The goal of the Telecom Churn Project is to develop a model that will be able to forecast if the clients are planning to leave. Interconnect's goal is to learn if their client's are going to churn so they can offer them special deals, in hopes of getting them to stay. 

**What has been done in the Preprocessing stage:**

- Normalized column names (stripped whitespace).
- Read CSVs safely (low_memory=False) and printed shapes/heads.
- Checked for duplicate customerID rows (none present in raw files).
- Parsed dates:
    - BeginDate → datetime.
    - Kept EndDate raw, created EndDate_parsed = parsed date or NaT (preserved raw to avoid leakage).
- Computed snapshot-based tenure: tenure_months_snapshot from BeginDate → 2020-02-01.
- Coerced numeric columns to numeric:
    - MonthlyCharges and TotalCharges → numeric (errors='coerce').
- Deterministic imputation for TotalCharges:
    - 11 missing originally; filled with MonthlyCharges * tenure_months_snapshot (then fallback to MonthlyCharges and median) → no remaining TotalCharges NA.
- Merged the four tables on customerID (left-join on contract), saved merged snapshot CSV.
- Checked merge coverage / missingness:
    - InternetService missing = 1,526 (21.67%) — likely means "no internet service".
    - MultipleLines missing = 682 (9.68%) — likely means "no phone service".
- Converted common Yes/No flags into binary columns (Yes→1, No→0), normalized small categorical columns (strip).
- Created a small set of deterministic derived features:
    - num_internet_services (sum of internet-related flags)
    - has_internet (InternetService != 'No')
    - has_phone (from MultipleLines)
    - num_services = internet services + phone
    - avg_monthly_from_total = TotalCharges / tenure_months_snapshot (fallback to MonthlyCharges)
    - payment_auto flag (PaymentMethod contains 'automatic')
- Created two explicit label columns (kept both for transparency):
    - churn_left = EndDate_parsed.notna() (left before snapshot)
    - active_at_snapshot = EndDate_raw == 'No' (active at snapshot) — per Clarification Summary, I believe this is the assignment target by default
    - set chosen_target = active_at_snapshot 
- Saved artifacts:
    - data/processed/merged_clean.csv (cleaned table)
    - models/preprocessor_template.joblib (an unfitted ColumnTransformer template)
    - saved a merged_raw_snapshot for traceability

**Tasks to be done in the EDA stage:**
- Visualizations
- Checking distributions, skewness, seasonality, and outliers in detail.
- Identifying which engineered features help and which are redundant
- Deciding on encoding strategies after seeing cardinalities and rare categories (target encoding vs one-hot).
- Choosing class imbalance technique after seeing model baselines.

**Tasks in Feature Engineering stage:**
- Finalize service flags, tenure bins, payment/contract one-hots, and missingness indicators.
- Add ratios and avg_monthly_from_total variants, run quick RF probe and measure AUC gain.
- Test a small set of interactions and categorical groupings, then run feature selection/SHAP to prune.
- If dimensionality grows, apply reduction or target encoding carefully and re-evaluate.

Use stratified CV optimizing AUC-ROC: compare baseline model → add feature blocks (e.g., contract/payment, service counts, interactions) and measure delta AUC; use permutation importance / SHAP and simple ablation (remove features/groups) to validate usefulness and avoid overfitting.
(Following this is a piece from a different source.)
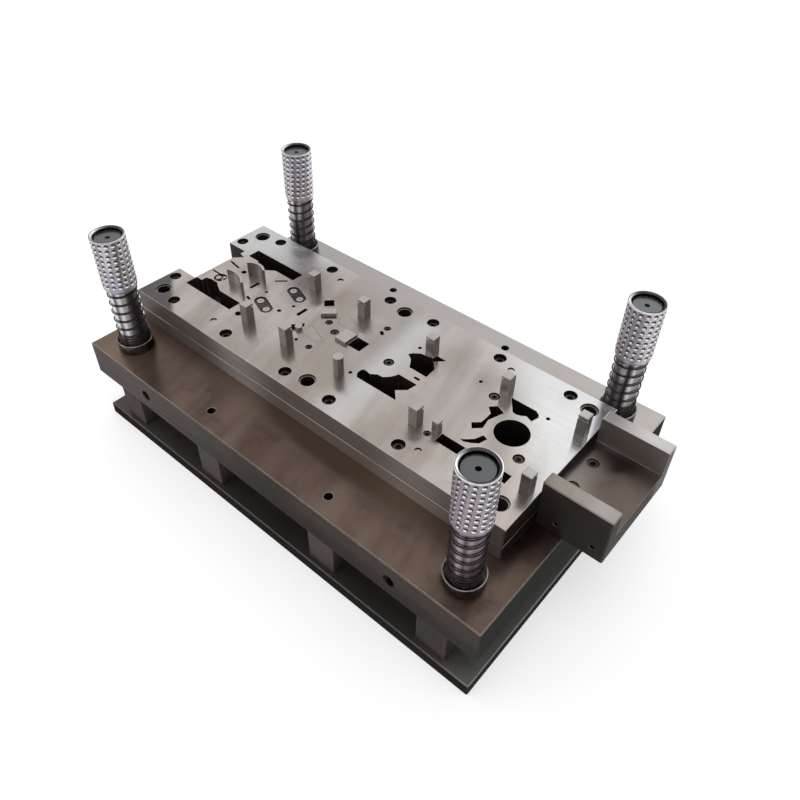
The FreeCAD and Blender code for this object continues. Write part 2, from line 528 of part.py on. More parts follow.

Keep features that consistently improve mean CV AUC and are stable across folds.

## Proposed Work Plan:

1. Download the data
2. Explore the data to determine how to treat it in the preprocessing stage
3. Perform preprocessing on the data
4. Perform Exploratory Data Analysis to explore the data in depth
5. Feature Engineering (Develop a model and prepare a report)

## Clarifying Questions:
1. First and foremost, I feel like I'm making this way more complicated and difficult than it needs to be. Am I getting in my head and over-complicating this and doing too much? Because before I turned this first part in I re-did the preprocessing code three times thinking I wasn't doing enough, which also may have caused problems.
2. Should missing InternetService/MultipleLines be treated as explicit 'No service' or kept as NaN (with a missingness indicator)?
3. Is there any preference for interpretable models (logistic regression / shallow trees) vs. black‑box ensembles? Do you expect a SHAP analysis or feature importance for the final submission?
4. The Clarification Summary says Target = EndDate == 'No', should I treat EndDate == 'No' (active) as the positive class, or do you want to model churn (EndDate != 'No') as positive?